Dominique Strauss-Khan torna libero, la sua accusatrice sembra non essere più credibile
La notizia anticipata ieri dal New York Times è ufficiale, Dominique Strauss-Khan è stato scarcerato, l’ex direttore del Fmi non potrà viaggiare all’estero, ma potrà riavere la cauzione depositata, un milione di dollari e la proprietà di un'abitazione nei sobborghi di Washington, valutata 5 milioni di dollari. Sembra, quindi, confermato che la versione dell’accusatrice sia lacunosa e poco credibile come asserito dal quotidiano americano, "ha mentito fin dal momento della prima accusa”.
Dopo meno di due mesi, quindi, Strauss-Khan torna libero, anche se soggetto a restrizioni. Era stato incarcerato, infatti, il 14 maggio e, successivamente dietro il pagamento della cauzione, era agli arresti domiciliari a Manhattan, in attesa di giudizio. L’ex presidente del Fmi, 62 anni, era stato accusato di stupro da una cameriera dell'albergo Sofitel di Manhattan, che era entrata per fare le pulizie nella suite in cui alloggiava Strauss-Khan. Lo scandalo suscitato aveva definitivamente compromesso la sua carriera politica, costringendolo a dimettersi dal Fondo Monetario Internazionale e a rinunciare alla candidatura socialista alla presidenza francese.
Uno degli avvocati della donna, chiamata Ophelia dai media, ha dichiarato che non cambia nulla riguardo ai fatti contestati a Strauss-Kahn, ma in realtà tutto l’impianto accusatorio sembra vacillare, in quanto fin dall’inizio il caso si è retto sulla testimonianza della presunta vittima, un’immigrata guineana di 32 anni. La polizia e i procuratori hanno sempre creduto ad ogni parola della sua storia: l'ex capo del Fmi era uscito nudo dal bagno, l’aveva inseguita in corridoio e costretta a fare sesso orale.
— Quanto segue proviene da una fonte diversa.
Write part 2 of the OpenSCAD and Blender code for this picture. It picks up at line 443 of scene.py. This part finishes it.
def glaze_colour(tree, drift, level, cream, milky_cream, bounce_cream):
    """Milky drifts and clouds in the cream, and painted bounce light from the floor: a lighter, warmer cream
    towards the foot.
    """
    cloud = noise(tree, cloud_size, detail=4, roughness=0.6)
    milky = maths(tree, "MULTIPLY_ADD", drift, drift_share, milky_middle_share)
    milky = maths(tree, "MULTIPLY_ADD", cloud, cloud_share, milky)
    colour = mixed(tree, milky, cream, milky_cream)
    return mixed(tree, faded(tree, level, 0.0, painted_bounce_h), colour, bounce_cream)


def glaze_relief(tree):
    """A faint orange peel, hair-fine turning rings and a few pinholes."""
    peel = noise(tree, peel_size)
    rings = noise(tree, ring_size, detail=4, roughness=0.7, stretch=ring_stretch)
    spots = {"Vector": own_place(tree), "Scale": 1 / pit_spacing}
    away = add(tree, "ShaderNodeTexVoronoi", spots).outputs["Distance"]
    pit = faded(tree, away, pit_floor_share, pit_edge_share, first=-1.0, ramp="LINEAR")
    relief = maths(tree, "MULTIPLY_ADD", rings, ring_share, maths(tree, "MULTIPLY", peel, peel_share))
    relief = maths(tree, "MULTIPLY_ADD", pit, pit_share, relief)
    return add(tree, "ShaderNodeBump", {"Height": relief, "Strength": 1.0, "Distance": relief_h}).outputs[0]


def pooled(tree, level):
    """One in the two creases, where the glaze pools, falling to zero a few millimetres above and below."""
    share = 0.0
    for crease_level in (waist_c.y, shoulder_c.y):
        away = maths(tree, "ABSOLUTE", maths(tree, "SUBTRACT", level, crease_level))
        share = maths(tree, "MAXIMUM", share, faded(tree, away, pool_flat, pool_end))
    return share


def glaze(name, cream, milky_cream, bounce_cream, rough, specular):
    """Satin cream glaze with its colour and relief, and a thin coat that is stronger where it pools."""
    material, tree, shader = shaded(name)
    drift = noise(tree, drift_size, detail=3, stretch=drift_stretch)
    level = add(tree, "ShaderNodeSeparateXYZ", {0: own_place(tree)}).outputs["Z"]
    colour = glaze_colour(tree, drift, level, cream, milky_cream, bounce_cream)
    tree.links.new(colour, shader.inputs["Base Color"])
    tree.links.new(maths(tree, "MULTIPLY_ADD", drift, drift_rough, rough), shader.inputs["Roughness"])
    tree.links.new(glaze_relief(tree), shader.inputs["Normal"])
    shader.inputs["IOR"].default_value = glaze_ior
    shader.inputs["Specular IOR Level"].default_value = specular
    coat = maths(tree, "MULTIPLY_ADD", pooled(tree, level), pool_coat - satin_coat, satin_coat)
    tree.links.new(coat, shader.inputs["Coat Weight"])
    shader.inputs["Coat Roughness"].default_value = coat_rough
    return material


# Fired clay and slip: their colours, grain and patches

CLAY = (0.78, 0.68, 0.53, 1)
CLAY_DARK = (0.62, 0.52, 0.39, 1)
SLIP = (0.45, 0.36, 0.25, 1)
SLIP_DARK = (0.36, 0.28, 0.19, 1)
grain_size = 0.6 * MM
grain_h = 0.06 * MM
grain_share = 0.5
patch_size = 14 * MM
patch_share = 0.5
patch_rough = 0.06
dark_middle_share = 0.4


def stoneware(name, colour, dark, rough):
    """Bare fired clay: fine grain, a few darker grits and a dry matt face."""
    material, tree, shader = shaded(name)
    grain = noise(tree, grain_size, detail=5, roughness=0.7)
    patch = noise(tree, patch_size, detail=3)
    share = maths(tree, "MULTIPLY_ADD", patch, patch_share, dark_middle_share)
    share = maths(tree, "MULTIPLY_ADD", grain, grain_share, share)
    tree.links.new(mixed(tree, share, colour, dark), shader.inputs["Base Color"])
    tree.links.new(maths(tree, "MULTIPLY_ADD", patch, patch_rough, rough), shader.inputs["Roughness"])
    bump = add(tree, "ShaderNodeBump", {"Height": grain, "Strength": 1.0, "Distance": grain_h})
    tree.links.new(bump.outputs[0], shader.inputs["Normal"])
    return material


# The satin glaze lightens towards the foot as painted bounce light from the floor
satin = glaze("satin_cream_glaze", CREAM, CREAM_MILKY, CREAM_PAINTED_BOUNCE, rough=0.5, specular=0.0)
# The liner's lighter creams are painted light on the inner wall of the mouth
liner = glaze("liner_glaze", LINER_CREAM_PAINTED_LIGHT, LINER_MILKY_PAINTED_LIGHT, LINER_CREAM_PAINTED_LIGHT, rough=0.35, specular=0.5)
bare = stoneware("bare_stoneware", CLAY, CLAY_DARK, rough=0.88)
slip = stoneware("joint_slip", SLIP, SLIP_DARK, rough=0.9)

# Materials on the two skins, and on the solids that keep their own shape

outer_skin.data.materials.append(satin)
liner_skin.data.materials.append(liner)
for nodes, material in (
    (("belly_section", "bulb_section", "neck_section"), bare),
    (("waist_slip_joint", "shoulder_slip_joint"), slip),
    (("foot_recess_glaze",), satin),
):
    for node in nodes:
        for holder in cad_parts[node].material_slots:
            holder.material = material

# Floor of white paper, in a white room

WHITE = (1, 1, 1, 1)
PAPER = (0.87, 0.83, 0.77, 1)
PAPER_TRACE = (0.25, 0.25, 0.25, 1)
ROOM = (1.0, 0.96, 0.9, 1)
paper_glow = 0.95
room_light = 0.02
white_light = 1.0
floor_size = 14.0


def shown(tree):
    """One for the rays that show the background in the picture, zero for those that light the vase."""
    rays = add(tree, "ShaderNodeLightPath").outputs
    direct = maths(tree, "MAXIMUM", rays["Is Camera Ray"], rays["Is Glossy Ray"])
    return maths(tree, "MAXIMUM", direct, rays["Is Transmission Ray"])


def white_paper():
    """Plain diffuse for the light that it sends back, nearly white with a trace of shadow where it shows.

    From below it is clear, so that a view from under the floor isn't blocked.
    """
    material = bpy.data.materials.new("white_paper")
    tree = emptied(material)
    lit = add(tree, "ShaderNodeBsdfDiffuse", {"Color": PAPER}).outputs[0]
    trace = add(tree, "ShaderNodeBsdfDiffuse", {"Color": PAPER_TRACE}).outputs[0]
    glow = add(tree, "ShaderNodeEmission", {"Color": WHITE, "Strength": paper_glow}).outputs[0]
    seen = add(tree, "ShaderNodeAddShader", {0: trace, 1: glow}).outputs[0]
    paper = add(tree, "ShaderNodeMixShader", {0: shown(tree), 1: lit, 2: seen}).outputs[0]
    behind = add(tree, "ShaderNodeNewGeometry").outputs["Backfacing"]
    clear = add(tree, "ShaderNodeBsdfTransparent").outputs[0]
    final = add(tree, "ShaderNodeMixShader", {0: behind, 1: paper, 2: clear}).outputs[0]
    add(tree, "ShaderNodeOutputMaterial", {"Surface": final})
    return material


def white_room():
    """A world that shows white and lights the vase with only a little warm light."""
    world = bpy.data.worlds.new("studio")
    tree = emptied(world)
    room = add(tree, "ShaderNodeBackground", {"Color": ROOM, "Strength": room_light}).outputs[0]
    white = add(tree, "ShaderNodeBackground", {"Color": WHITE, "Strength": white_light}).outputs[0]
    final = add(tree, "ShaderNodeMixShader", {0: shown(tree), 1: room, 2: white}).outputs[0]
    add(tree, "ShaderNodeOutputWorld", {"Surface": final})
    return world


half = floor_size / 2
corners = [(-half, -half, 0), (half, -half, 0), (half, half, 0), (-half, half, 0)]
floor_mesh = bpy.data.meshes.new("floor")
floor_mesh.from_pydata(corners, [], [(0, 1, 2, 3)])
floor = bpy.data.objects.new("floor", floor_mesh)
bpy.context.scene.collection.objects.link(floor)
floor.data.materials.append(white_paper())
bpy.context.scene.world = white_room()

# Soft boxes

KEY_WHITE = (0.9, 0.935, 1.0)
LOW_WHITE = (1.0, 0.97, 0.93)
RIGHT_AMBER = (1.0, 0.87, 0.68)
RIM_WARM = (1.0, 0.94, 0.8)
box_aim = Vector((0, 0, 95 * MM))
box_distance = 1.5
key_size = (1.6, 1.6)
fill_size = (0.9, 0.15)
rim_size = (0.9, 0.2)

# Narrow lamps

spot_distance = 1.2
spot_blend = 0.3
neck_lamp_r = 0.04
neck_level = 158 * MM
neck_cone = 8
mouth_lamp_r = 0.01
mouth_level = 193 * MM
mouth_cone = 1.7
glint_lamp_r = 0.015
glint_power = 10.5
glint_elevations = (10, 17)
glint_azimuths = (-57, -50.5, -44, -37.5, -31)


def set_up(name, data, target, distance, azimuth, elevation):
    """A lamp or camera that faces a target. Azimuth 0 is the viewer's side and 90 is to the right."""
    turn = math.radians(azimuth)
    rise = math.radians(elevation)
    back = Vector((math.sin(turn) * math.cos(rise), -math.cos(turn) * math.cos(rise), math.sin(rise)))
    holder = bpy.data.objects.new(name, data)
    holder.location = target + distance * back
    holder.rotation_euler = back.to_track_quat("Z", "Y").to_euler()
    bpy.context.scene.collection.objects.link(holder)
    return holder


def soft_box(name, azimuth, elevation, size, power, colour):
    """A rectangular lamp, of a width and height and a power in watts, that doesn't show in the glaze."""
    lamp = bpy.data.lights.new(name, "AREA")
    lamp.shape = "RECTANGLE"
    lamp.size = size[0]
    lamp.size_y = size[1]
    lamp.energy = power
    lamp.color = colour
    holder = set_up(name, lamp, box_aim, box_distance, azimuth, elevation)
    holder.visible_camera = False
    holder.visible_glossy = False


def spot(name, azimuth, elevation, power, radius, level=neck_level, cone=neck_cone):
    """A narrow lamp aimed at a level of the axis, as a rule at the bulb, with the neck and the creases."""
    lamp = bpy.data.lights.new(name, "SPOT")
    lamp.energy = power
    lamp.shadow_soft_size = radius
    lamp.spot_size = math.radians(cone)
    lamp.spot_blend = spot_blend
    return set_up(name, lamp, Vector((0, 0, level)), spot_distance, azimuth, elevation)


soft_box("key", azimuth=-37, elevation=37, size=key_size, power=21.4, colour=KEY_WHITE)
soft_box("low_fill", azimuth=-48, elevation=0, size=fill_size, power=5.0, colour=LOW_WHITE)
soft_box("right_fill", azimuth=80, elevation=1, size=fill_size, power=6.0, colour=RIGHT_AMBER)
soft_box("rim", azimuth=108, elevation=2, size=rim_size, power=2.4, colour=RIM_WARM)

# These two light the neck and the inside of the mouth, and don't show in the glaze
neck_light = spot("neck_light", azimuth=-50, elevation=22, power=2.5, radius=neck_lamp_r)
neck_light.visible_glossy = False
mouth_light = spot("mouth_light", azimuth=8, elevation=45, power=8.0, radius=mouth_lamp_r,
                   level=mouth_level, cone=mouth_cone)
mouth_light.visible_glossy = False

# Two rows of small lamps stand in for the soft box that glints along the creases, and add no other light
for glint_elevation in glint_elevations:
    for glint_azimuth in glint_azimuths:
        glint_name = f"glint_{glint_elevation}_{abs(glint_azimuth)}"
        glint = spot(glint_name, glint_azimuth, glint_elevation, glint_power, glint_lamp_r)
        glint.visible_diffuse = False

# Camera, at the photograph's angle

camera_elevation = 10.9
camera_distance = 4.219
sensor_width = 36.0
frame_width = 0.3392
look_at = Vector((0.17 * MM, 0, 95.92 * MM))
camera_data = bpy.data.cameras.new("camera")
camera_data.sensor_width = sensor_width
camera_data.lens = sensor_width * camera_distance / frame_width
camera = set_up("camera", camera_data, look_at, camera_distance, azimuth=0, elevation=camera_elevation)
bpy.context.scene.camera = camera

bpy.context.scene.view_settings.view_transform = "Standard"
L’accusatrice, inoltre, sembra essere coinvolta in "attività criminali, tra cui traffico di droga e riciclaggio di denaro", secondo quanto aveva rivelato ieri il New York Times, citando fonti vicine all'inchiesta.
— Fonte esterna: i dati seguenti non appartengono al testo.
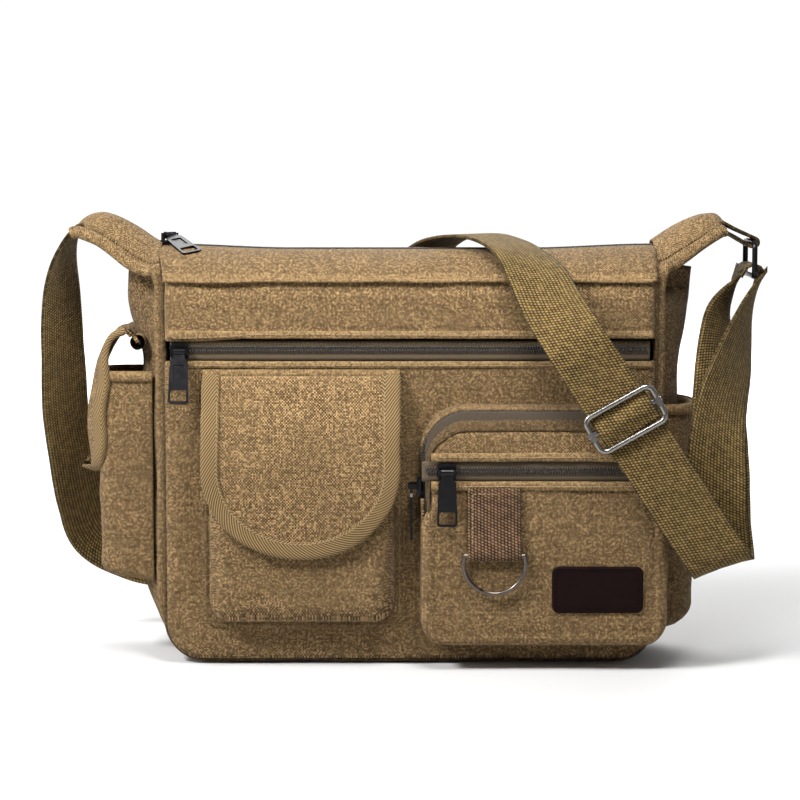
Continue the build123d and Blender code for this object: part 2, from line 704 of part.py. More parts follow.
with BuildPart() as right_side_pocket:
    with BuildSketch(Plane.XY.offset(SLIP_POCKET_Z[0])):
        add(bulged_outline(SLIP_POCKET_BULGE, HALF_DEPTH, SEAM_X))
        Rectangle(2 * SEAM_X + 80, 2 * SLIP_POCKET_Y, mode=Mode.INTERSECT)
    extrude(amount=SLIP_POCKET_Z[1] - SLIP_POCKET_Z[0])
    with BuildSketch(Plane.XY.offset(SLIP_POCKET_Z[0] + SKIN)):
        add(bulged_outline(SLIP_POCKET_BULGE - SKIN, HALF_DEPTH - SKIN, SEAM_X))
        Rectangle(2 * SEAM_X + 80, 2 * SLIP_POCKET_Y - 2 * SKIN, mode=Mode.INTERSECT)
    extrude(amount=200, mode=Mode.SUBTRACT)
    add(BODY_CLEAR, mode=Mode.SUBTRACT)
    split(bisect_by=Plane.YZ.offset(0), keep=Keep.TOP)
save(right_side_pocket.part, "right_side_pocket")

# Side flap: springs from the gusset, arches over the pocket's mouth, hangs outside.
SIDE_FLAP_ROOT = (-175.5, 206.0)
SIDE_FLAP_ROUTE = [
    SIDE_FLAP_ROOT,
    (-183.0, 210.5),
    (-191.0, 206.0),
    (-199.5, 190.0),
    (-205.5, 166.0),
    (-206.0, 142.0),
    (-203.5, 120.0),
]
with BuildPart() as left_side_flap:
    with BuildSketch(front_plane(SIDE_POCKET_Y[1])):
        with BuildLine():
            Spline(*SIDE_FLAP_ROUTE)
        trace(line_width=2.4)
    extrude(amount=SIDE_POCKET_Y[1] - SIDE_POCKET_Y[0] + 1)
save(left_side_flap.part, "left_side_flap")

# ---- strap hardware --------------------------------------------------------
strap_dir = Vector(cos(radians(STRAP_ANGLE)), 0, sin(radians(STRAP_ANGLE)))
adjuster_centre = Vector(ADJUSTER_X, STRAP_Y, ADJUSTER_Z)


def along_strap(distance, y):
    """Point on the strap's straight centre line, at depth y."""
    return (
        adjuster_centre.X + strap_dir.X * distance,
        y,
        adjuster_centre.Z + strap_dir.Z * distance,
    )


long_angle = radians(STRAP_ANGLE + 90 - ADJUSTER_TILT)
long_dir = Vector(cos(long_angle), 0, sin(long_angle))
bar_centre = Vector(ADJUSTER_X, BAR_Y, ADJUSTER_Z)
FRAME_Y = STRAP_Y - STRAP_THICK / 2 - GAP - ADJUSTER_WIRE_R
frame_plane = Plane(origin=(ADJUSTER_X, FRAME_Y, ADJUSTER_Z), x_dir=long_dir, z_dir=(0, -1, 0))

with BuildPart() as adjuster_frame:
    half_long = ADJUSTER_LONG / 2
    half_short = ADJUSTER_SHORT / 2
    with BuildLine(frame_plane) as frame_line:
        FilletPolyline(
            (-half_long, -half_short),
            (half_long, -half_short),
            (half_long, half_short),
            (-half_long, half_short),
            radius=5,
            close=True,
        )
    with BuildSketch(Plane(origin=frame_line.line @ 0, z_dir=frame_line.line % 0)):
        Circle(ADJUSTER_WIRE_R)
    sweep(path=frame_line.line)
    # Lugs at the ends of the long axis reach back to carry the centre bar.
    with BuildSketch(frame_plane.offset(ADJUSTER_WIRE_R)):
        with Locations((-half_long, 0), (half_long, 0)):
            RectangleRounded(3.6, 6.5, 1.2)
    extrude(amount=-(BAR_Y - FRAME_Y) - ADJUSTER_WIRE_R - 2.6)
    bar_hole = Plane(origin=bar_centre - long_dir * ADJUSTER_LONG, z_dir=long_dir)
    with BuildSketch(bar_hole):
        Circle(ADJUSTER_WIRE_R)
    extrude(amount=2 * ADJUSTER_LONG, mode=Mode.SUBTRACT)
save(adjuster_frame.part, "adjuster_frame")

BAR_HALF = ADJUSTER_LONG / 2 + 2.8
with BuildPart() as adjuster_bar:
    bar_plane = Plane(origin=bar_centre - long_dir * BAR_HALF, z_dir=long_dir)
    with BuildSketch(bar_plane):
        Circle(ADJUSTER_WIRE_R)
    extrude(amount=2 * BAR_HALF)
save(adjuster_bar.part, "adjuster_bar")

# The strap's sewn end: a loop round the bar and a doubled tail along the strap.
LOOP_INNER_R = ADJUSTER_WIRE_R + 0.1
LOOP_OUTER_R = LOOP_INNER_R + 1.6
TAIL_LENGTH = 30.0
LOOP_HALF = 17.5
with BuildPart() as strap_end_loop:
    side_plane = Plane(
        origin=bar_centre - long_dir * LOOP_HALF,
        x_dir=(0, -1, 0),
        z_dir=long_dir,
    )
    with BuildSketch(side_plane):
        Circle(LOOP_OUTER_R)
        with Locations((0, -TAIL_LENGTH / 2)):
            Rectangle(3.2, TAIL_LENGTH)
        Circle(LOOP_INNER_R, mode=Mode.SUBTRACT)
    extrude(amount=2 * LOOP_HALF)
save(strap_end_loop.part, "strap_end_loop")

with BuildPart() as strap_ring:
    ring_plane = Plane(origin=(RING_X, 0, 0), x_dir=(0, 1, 0), z_dir=(1, 0, 0))
    with BuildLine(ring_plane) as ring_line:
        FilletPolyline(
            (-RING_HALF, RING_LOW_Z),
            (RING_HALF, RING_LOW_Z),
            (RING_HALF, RING_TOP_Z),
            (-RING_HALF, RING_TOP_Z),
            radius=4,
            close=True,
        )
    with BuildSketch(Plane(origin=ring_line.line @ 0, z_dir=ring_line.line % 0)):
        Circle(RING_WIRE_R)
    sweep(path=ring_line.line)
save(strap_ring.part, "strap_ring")

# Doubled webbing tab from the right ear's end round the ring's upper bar.
RING_TAB_HALF = 17.0
TAB_ROOT = (202.4, 277.2)
with BuildPart() as ring_tab:
    with BuildSketch(Plane.XZ.offset(-RING_TAB_HALF)):
        with BuildLine():
            Line(TAB_ROOT, (RING_X, RING_TOP_Z))
        trace(line_width=4.2)
        with Locations((RING_X, RING_TOP_Z)):
            Circle(RING_WIRE_R + 2.0)
            Circle(RING_WIRE_R + 0.08, mode=Mode.SUBTRACT)
    extrude(amount=2 * RING_TAB_HALF)
save(ring_tab.part, "ring_tab")

# ---- shoulder strap --------------------------------------------------------
FOLD_DIR = Vector(0.94, 0, 0.33).normalized()
FOLD_UP = Vector(-0.33, 0, 0.94).normalized()
FOLD_DISTANCE = 101.0     # from the adjuster to where the fold's bend starts
FOLD_Y = -80.0            # middle of the fold
FOLD_DRIFT = 0.25         # sideways shift per unit of arc, as the bend is oblique
BEND_STEPS = 4


def fold_stations(radius, start_y, direction):
    """Half-turn about the fold's axis, from the front layer to the rear one.

    direction is 1 where the strap runs into the fold and -1 where it comes back.
    """
    start = Vector(*along_strap(FOLD_DISTANCE, start_y))
    rows = []
    for step in range(BEND_STEPS + 1):
        turn = pi * step / BEND_STEPS
        drift = FOLD_DIR * (FOLD_DRIFT * radius * turn)
        drop = FOLD_UP * (-radius * sin(turn))
        back = Vector(0, radius * (1 - cos(turn)), 0)
        tangent = FOLD_UP * (-cos(turn)) + Vector(0, sin(turn), 0)
        rows.append((start + drift + drop + back, tangent * direction, FOLD_DIR * -1))
    if direction < 0:
        rows.reverse()
    return rows


def ring_stations():
    """Half-turn over the ring's lower bar, from the rear leg to the front leg."""
    rows = []
    for step in range(BEND_STEPS + 1):
        turn = pi * step / BEND_STEPS
        centre = Vector(RING_X - RING_LOOP_R * cos(turn), 0, RING_LOW_Z + RING_LOOP_R * sin(turn))
        rows.append((centre, Vector(sin(turn), 0, cos(turn)), Vector(0, -1, 0)))
    return rows


def leg_station(centre, tangent, turn):
    """Station of a leg whose width is turned by turn degrees from facing sideways."""
    width = Vector(-sin(radians(turn)), -cos(radians(turn)), 0)
    return (Vector(*centre), Vector(*tangent), width)


def outer_stations():
    """Left ear, round the back, over the top, across the front, down to the fold."""
    rows = [
        ((-214.0, 0, 275.8), (-0.80, 0, -0.60), (0, 1, 0)),
        ((-220.5, 1, 266.0), (-0.45, 0.05, -0.90), (0.10, 1, 0)),
        ((-225.0, 3, 250.0), (-0.15, 0.10, -1), (0.30, 0.95, 0)),
        ((-226.5, 6, 229.0), (0, 0.10, -1), (0.51, 0.86, 0)),
        ((-226.5, 11, 192.0), (0, 0.15, -1), (0.60, 0.80, 0)),
        ((-226.5, 17, 158.0), (0.05, 0.20, -1), (0.66, 0.75, 0)),
        ((-222.0, 25, 122.0), (0.10, 0.30, -1), (0.72, 0.69, 0)),
        ((-218.0, 36, 92.0), (0.15, 0.40, -0.90), (0.76, 0.62, 0.20)),
        ((-211.0, 49, 69.0), (0.50, 0.40, -0.75), (0.78, 0.35, 0.50)),
        ((-194.0, 58, 56.0), (0.85, 0.20, -0.45), (0.48, 0.10, 0.87)),
        ((-170.0, 60, 49.0), (1, 0, -0.10), (0.12, 0, 1)),
        ((-138.0, 56, 52.0), (0.93, -0.10, 0.35), (-0.30, 0, 0.94)),
        ((-110.0, 52.5, 70.0), (0.70, -0.05, 0.70), (-0.70, 0, 0.70)),
        ((-84.0, 51.0, 104.0), (0.54, 0, 0.84), (-0.84, 0, 0.54)),
        ((-8.0, 51.0, 228.0), (0.52, 0, 0.85), (-0.85, 0, 0.52)),
        ((1.0, 49.8, 243.0), (0.55, -0.30, 0.78), (-0.82, -0.15, 0.52)),
        ((11.0, 40.0, 257.5), (0.60, -0.62, 0.50), (-0.75, -0.62, 0.12)),
        ((24.0, 22.0, 267.0), (0.62, -0.72, 0.30), (-0.72, -0.68, 0)),
        ((42.0, 0, 270.2), (0.65, -0.76, 0), (-0.74, -0.67, 0)),
        ((58.0, -22.0, 267.0), (0.60, -0.75, -0.30), (-0.74, -0.67, 0)),
        ((70.0, -43.0, 259.5), (0.50, -0.70, -0.50), (-0.80, -0.58, -0.05)),
        ((80.0, -61.0, 245.5), (0.45, -0.60, -0.66), (-0.85, -0.40, -0.30)),
        ((88.5, -77.0, 228.0), (0.48, -0.45, -0.75), (-0.85, -0.20, -0.48)),
    ]
    across = strap_dir.cross(Vector(0, 1, 0)) * -1
    rows.append((along_strap(-56, STRAP_Y), strap_dir, across))
    rows.append((along_strap(84, STRAP_Y), strap_dir, across))
    return rows


def rear_leg():
    return [
        leg_station((194.0, -68.5, 98), (0, 0.05, 1), 90),
        leg_station((193.5, -66, 122), (0, 0.15, 1), 88),
        leg_station((193.5, -60, 148), (0, 0.35, 1), 74),
        leg_station((195.0, -48.5, 174), (0.05, 0.50, 1), 58),
        leg_station((197.5, -31, 199), (0.10, 0.60, 1), 43),
        leg_station((202.0, -13, 220), (0.35, 0.60, 1), 27),
        leg_station((209.0, -3, 235), (0.40, 0.30, 1), 12),
    ]


def front_leg():
    return [
        leg_station((223.0, -5, 233), (-0.25, -0.35, -1), 10),
        leg_station((213.5, -22, 210), (-0.40, -0.60, -1), 27),
        leg_station((204.5, -39, 188), (-0.38, -0.60, -1), 42),
        leg_station((195.5, -56, 163), (-0.30, -0.55, -1), 58),
        leg_station((191.5, -68, 138), (-0.10, -0.30, -1), 75),
        leg_station((190.6, -73, 114), (0, -0.10, -1), 88),
        leg_station((190.8, -73.5, 94), (0.05, 0, -1), 90),
    ]


def under_stations():
    """Returning layer, from the fold up to the sewn end behind the adjuster."""
    across = strap_dir.cross(Vector(0, 1, 0)) * -1
    back_dir = strap_dir * -1
    return [
        (along_strap(84, -85.2), back_dir, across),
        (along_strap(62, UNDER_Y), back_dir, across),
        (along_strap(1, UNDER_Y), back_dir, across),
    ]


OUTER_BEND_R = FOLD_Y - STRAP_Y
INNER_BEND_R = 6.5
strap_stations = (
    outer_stations()
    + fold_stations(OUTER_BEND_R, STRAP_Y, 1)
    + rear_leg()
    + ring_stations()
    + front_leg()
    + fold_stations(INNER_BEND_R, FOLD_Y - INNER_BEND_R, -1)
    + under_stations()
)


def strap_span(first, second):
    """Flat webbing between two neighbouring stations."""
    with BuildPart() as span:
        for centre, tangent, width in (first, second):
            side = Vector(*width)
            normal = Vector(*tangent).cross(side)
            with BuildSketch(Plane(origin=centre, x_dir=side, z_dir=side.cross(normal))):
                Rectangle(STRAP_WIDTH, STRAP_THICK)
        loft(ruled=True)
    return span.part


strap_spans = [strap_span(*pair) for pair in zip(strap_stations, strap_stations[1:])]
with BuildPart() as shoulder_strap:
    add(strap_spans)
save(shoulder_strap.part, "shoulder_strap")
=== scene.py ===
import math

import bpy
from mathutils import Matrix, Vector, noise


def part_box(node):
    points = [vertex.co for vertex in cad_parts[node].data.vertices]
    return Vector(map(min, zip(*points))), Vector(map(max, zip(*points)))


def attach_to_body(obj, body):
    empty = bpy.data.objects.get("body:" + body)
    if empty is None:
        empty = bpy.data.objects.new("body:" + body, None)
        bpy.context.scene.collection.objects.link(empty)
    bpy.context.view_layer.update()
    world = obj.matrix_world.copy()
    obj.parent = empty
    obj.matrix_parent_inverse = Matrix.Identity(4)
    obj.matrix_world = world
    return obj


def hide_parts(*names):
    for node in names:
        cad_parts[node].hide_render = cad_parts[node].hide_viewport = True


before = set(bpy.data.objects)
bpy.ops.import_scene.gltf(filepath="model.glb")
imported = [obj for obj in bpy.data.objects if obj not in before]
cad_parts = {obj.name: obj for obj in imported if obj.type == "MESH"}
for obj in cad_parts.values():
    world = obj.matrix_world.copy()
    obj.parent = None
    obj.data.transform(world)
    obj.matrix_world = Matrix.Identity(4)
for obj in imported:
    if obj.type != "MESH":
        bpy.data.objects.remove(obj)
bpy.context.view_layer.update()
MM = 0.001
BAG = "bag"


# ---- places, read from the frame ---------------------------------------------
def low(node):
    return Vector(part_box(node)[0])


def high(node):
    return Vector(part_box(node)[1])


PANEL_LOW = low("front_pocket_panel")
PANEL_HIGH = high("front_pocket_panel")
SEAM_X = high("front_piping").x
FACE_Y = PANEL_LOW.y
BACK_Y = high("back_panel").y
SEAM_Z = high("front_panel").z
CREST_Z = high("top_strip_front").z
BAND_LOW_Z = low("front_upper_band").z
FRONT_ZIP_Z = (PANEL_HIGH.z + BAND_LOW_Z) / 2
CANVAS = 1.6 * MM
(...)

Secondo quanto riferisce oggi la Reuters, il fratello della donna ha dichiarato che la sorella è stata vittima di una campagna di calunnie, "sono bugie inventate per gettare discredito su mia sorella" ha affermato l'uomo. Mamoudou, questo il suo nome, parlando al telefono dalla regione di Labe, 300 km a nord della capitale della Guinea, ha precisato che non ha parlato con la sorella dopo la sua accusa, ma dubita che la donna sia stata trattata in modo equo nel ricco occidente, "quando non credi in Dio, sei capace di tutto", ha affermato.
Non rimane che aspettare i prossimi giorni per mettere, forse, definitivamente fine a questa vicenda e per capire se hanno ragione coloro che dietro questa accusa hanno intravisto, fin dall’inizio, un complotto politico internazionale.